I never understood the women who were waiting around for their men to propose either. He either will or he won't. And if he doesn't want to, there's not really much you can do about it. I used to have a friend who admitted she gave her boyfriend an ultimatum. She told him if he didn't propose within 5 years, she was leaving him. I was pretty speechless! One, why would want to force anyone into marrying you when they are CLEARLY not ready. And two, how desperate are you?! My fiance didn't propose until after we had already been together for 8 years. I knew it would happen if it was supposed to. We talked about marriage alot. I never once pushed for it.

nonmember avatar Jessy

Woowza, that forum poster is all kinds of crazy!

My husband and I came to the decision to marry together. Not because we were trying to prove a point or be ra-ra feminists but just because thats the balance in our relationship. We picked out a ring together and paid for it together but he planned the proposal and date all by himself because he wanted to surprise me.

I definitely agree with the above posters that ultimatums should never be made. Marriage is a huge decision and commitment and pressure from on partner will end in unhappiness for all.

Kritika Kritika

Whatever works for each individual couple. I bought my ring myself (his money) because I'm a little more aggressive when it comes to bargaining. There was a band we had been eyeballing at a "going out of business" boutique and I begged him to let me try and low ball them and he was hesitant. He gave me the cash, I plopped it down on the counter and said take it or leave it and they took it. I walked out with it, we put a rock in it, and voila. We are no more happy or unhappy than the rest of the population (I like to think happier) with the exception of no romantic story to tell. We also were also secretly legally married in December for payroll purposes but didn't have our wedding until August. We are a little unconventional but you know what I know plenty of friends that got romantic proposals and they either broke up or divorced already.

Marjc... Marjchaos

Well, I didn't resort to tricks. I put it on the line. If after 4 years he was not ready to get engaged (and I mean 1 year to plan the wedding engaged, not shut up, indefinatley engaged), then I figured we were both wasting our time.  I told him to think it over, and if he truly did not want to marry me, we should go our seperate ways, and here's the kicker.
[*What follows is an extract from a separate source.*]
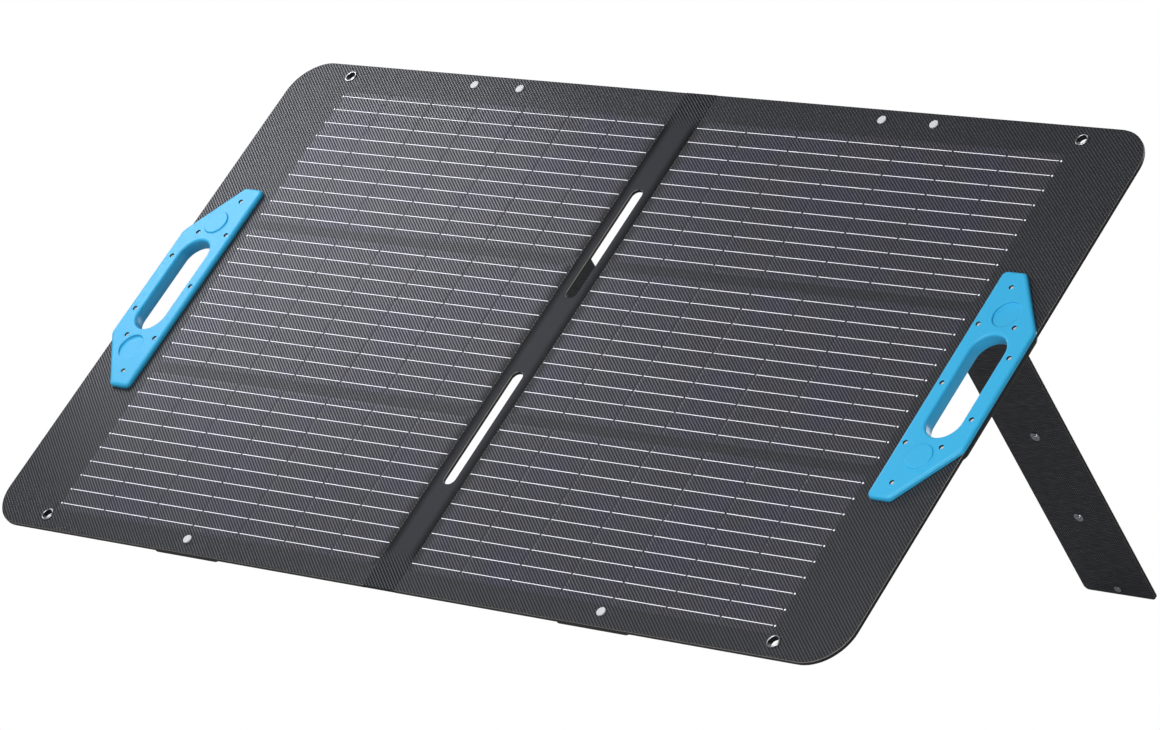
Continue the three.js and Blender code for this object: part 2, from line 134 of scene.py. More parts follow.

I meant it. It was not a threat, or a game. It was a sad, this isn't going where I need it to go, so I should deal with my broken heart now and move one thing. Well, he decided we should get married and we picked out the ring together.  It will be our 6 wedding anniversary in spring and we have 2 year old twins, and we really couldn't be happier. 


If you want marriage and your partner does not, then maybe your path is not together.